The post I have been writing in my mind almost every day for the last two years
Is it important for you that a woman wears long hair?
Important that she has skirts on?
Make-up, at least nude and barely visible?
A bambi-like soft glance?
At least something.
At least one thing to label sex.
What if a woman’s appearance doesn’t include anything mentioned above? What if she is tall, athletic, doesn’t use make-up, doesn’t wear jewelry, doуыn’t try to look sweet.
I know what you are going to say: “Well and good, nobody insists. Let her look as she wants.”
And I’m going to answer that it doesn’t work. She can’t look as she wants. Because everybody is watching.

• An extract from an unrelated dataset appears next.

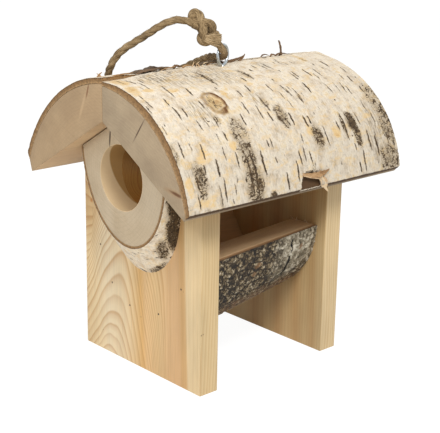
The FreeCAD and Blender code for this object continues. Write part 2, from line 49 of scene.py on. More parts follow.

Interestingly, they look not at the person, but somewhere through, as they just don’t see a person themselves. They see a subject that doesn’t fit automatically to any of the familiar and understandable categories “old woman”/”girl”/”chick” etc. And at this exact moment appears THE LOOK.
Oh, that look.
Tense. Alert. Spiteful.
Yes, spiteful. The person’s appearance is so nontrivial, so unordinary that all the patterns start cracking deafeningly. Unknown frightens. That is why spitefulness. Neither curiosity, nor respectful astonishment, nor fascination (“Wow! What an ordinary person!”), but aggression.
I know what you are going to say: “What do you mean aggression! Nobody behaves aggressively.”
And I’m going to answer that it doesn’t work like that. You don’t see yourself through others’ eyes when you look at a person who is somehow or completely does not coincide with the familiar to you image of a “woman” or “man”. But I see. At the rebound. Because I walk next to a woman who looks more like Rain Dove than Reese Witherspoon or Penélope Cruz.
People look at her. Although it’s better to say they rivet their eyes on, they leech into her with their looks. And I look at them. And every time I get shivers up my spine so unfriendly and unkind those looks are.
“What? What the hell? Who are you? What are you? What to expect from you?”
People who made a choice to look “uncomfortable” for all the rest around, carry inside oceans of patience.
Because their patience is put to test on every step. They walk as if they are cocooned in wet cloth so difficult it is to breathe because of that suffocating dull attention.
At some point, I got an idea to make a photo project. To take pictures of people’s faces discreetly — outside, in bars, toilets, cinemas — who look at a woman with an appearance uncomfortable and incomprehensible for them. So far I haven’t come up with another way to show people HOW it looks for others, their “I just looked, so what?” But these looks make even me surrender to despair. Me! So how is that her? How is that for everyone who affords the luxury to look against everything conventional?
None of those photos would have a friendly smile in.
And only children smile to her. And never mistake her for a man, correcting confused adults who lost an ability to look at people without any patterns.